摘要

There are several procedures for fitting generalized additive models, i.e. regression models for an exponential family response where the influence of each single covariates is assumed to have unknown, potentially non-linear shape. Simulated data are used to compare a smoothing parameter optimization approach for selection of smoothness and of covariates, a stepwise approach, a mixed model approach, and a procedure based on boosting techniques. In particular it is investigated how the performance of procedures is linked to amount of information, type of response, total number of covariates, number of influential covariates, and extent of non-linearity. Measures for comparison are prediction performance, identification of influential covariates, and smoothness of fitted functions. One result is that the mixed model approach returns sparse fits with frequently over-smoothed functions, while the functions are less smooth for the boosting approach and variable selection is less strict. The other approaches are in between with respect to these measures. The boosting procedure is seen to perform very well when little information is available and/or when a large number of covariates is to be investigated.

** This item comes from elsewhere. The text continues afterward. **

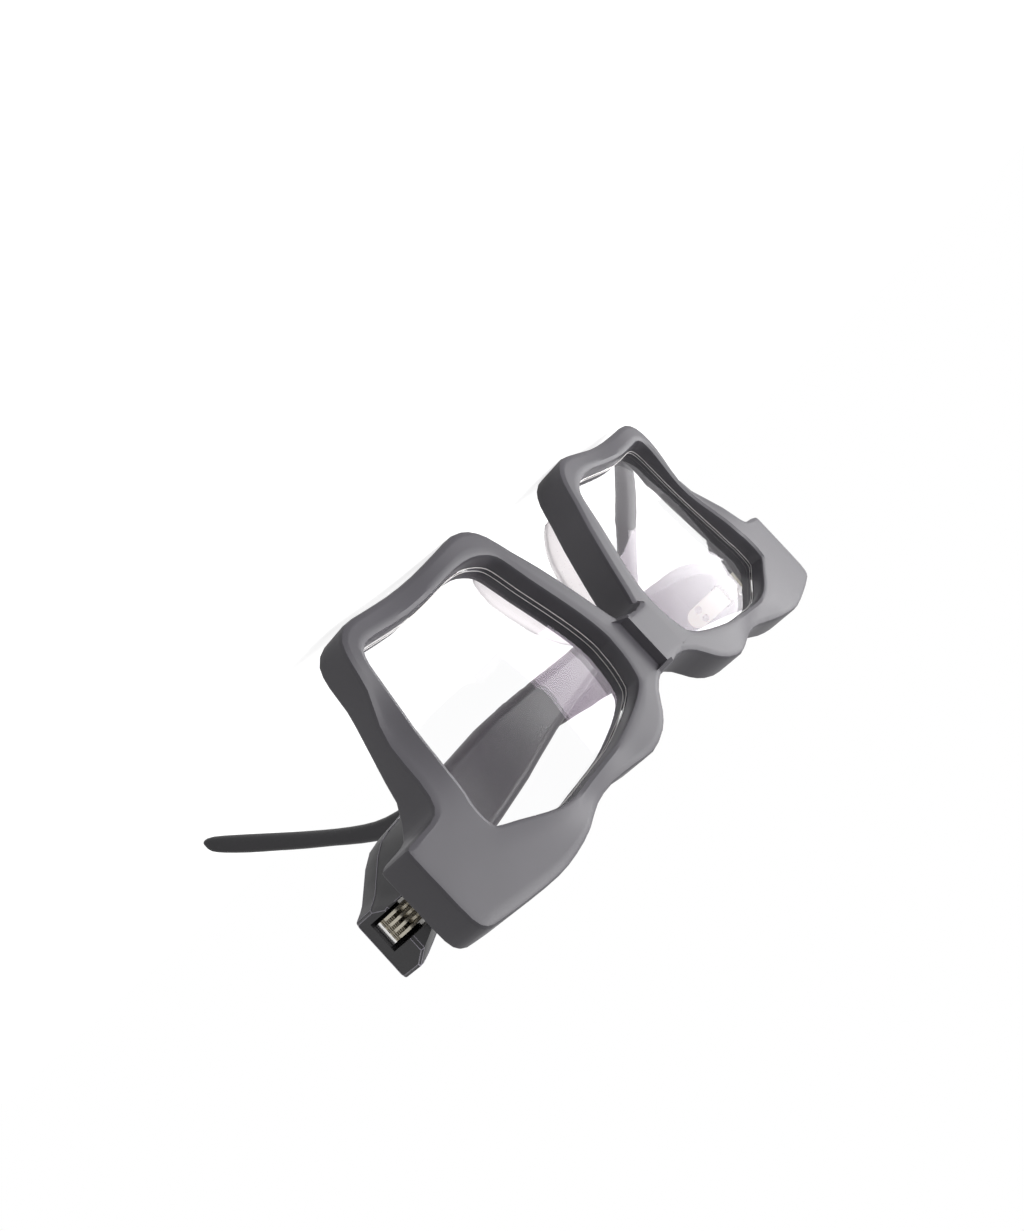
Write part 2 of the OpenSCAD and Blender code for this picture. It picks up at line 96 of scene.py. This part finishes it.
# Pairs of colours that a finish varies between, and the share of the first that gives the second
PAD_COLOURS = ((0.98, 0.94, 0.95, 1.0), (0.96, 0.91, 0.93, 1.0))
STEEL_COLOURS = ((0.62, 0.61, 0.59, 1.0), (0.5, 0.49, 0.47, 1.0))
RIVET_COLOURS = ((0.22, 0.21, 0.2, 1.0), (0.3, 0.28, 0.26, 1.0))
CUT_COLOURS = ((0.98, 0.97, 0.96, 1.0), (0.94, 0.93, 0.92, 1.0))
# The dimmer colour of the painted highlight on the lens chamfers
DIM_CHAMFER_HIGHLIGHT = (0.7, 0.68, 0.68, 1.0)
WORN_FRONT = 1.25
WORN_TEMPLE = 1.2
DULL = 0.8
SMUDGED = 0.985
BLOCK_TONES = (0.9, 0.6)

# How much smoother the temples are than the front, and how much rougher the rivets than the plates
TEMPLE_SMOOTHER = 0.04
RIVET_ROUGHER = 0.1

# Camera, fitted to the outlines of both rims
IMAGE_LONG_SIDE = 1231
FOCAL_PIXELS = 1507.6
SENSOR = 36.0
NEAR_CLIP = 0.01
CAMERA_PLACE = (0.225108, -0.169934, -0.005678)
CAMERA_TURN = (math.radians(-85.846), math.radians(-42.871), math.radians(-133.491))

# Floor and room: colours, and how bright they are to the camera and in reflections
FLOOR_RADIUS = 0.45
FLOOR_SIDES = 64
FLOOR_MIDDLE = (0.0, 0.07)
FLOOR_COLOUR = (0.6, 0.6, 0.6, 1.0)
FLOOR_GLOW = 0.82
FLOOR_IN_GLOSS = 0.55
ROOM_IN_GLOSS = 0.7

# Lamps: name, the setting of its power, place, target and size
LAMPS = (
    ("Front lamp", "front_power", (-0.10, -0.85, 0.32), (0.0, 0.0, 0.0), (0.5, 0.36)),
    ("Side lamp", "side_power", (-0.683, -0.311, 0.05), (0.0, 0.0, -0.01), (0.33, 0.6)),
    ("Tall lamp", "tall_power", (-0.533, -0.527, 0.05), (0.0, 0.0, -0.01), (0.20, 0.6)),
    ("High lamp", "high_power", (-0.30, -0.72, 0.62), (0.0, 0.03, 0.0), (0.5, 0.5)),
)

FRAME_NODES = ("front_frame",)
TEMPLE_NODES = ("temple_left", "temple_right")
LENS_NODES = ("lens_left", "lens_right")
PAD_NODES = ("nose_pad_left", "nose_pad_right")
PLATE_NODES = ("front_hinge_left", "front_hinge_right", "temple_hinge_left", "temple_hinge_right")
SCREW_NODES = (
    "hinge_screw_left", "hinge_screw_right", "hinge_washer_left", "hinge_washer_right",
    "hinge_nut_left", "hinge_nut_right",
)
RIVET_NODES = (
    "front_hinge_rivets_left", "front_hinge_rivets_right",
    "temple_hinge_rivets_left", "temple_hinge_rivets_right",
)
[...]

It is somewhat surprising that in scenarios with low information the fitting of a linear model, even with stepwise variable selection, has not much advantage over the fitting of an additive model when the true underlying structure is linear. In cases with more information the prediction performance of all procedures is very similar. So, in difficult data situations the boosting approach can be recommended, in others the procedures can be chosen conditional on the aim of the analysis.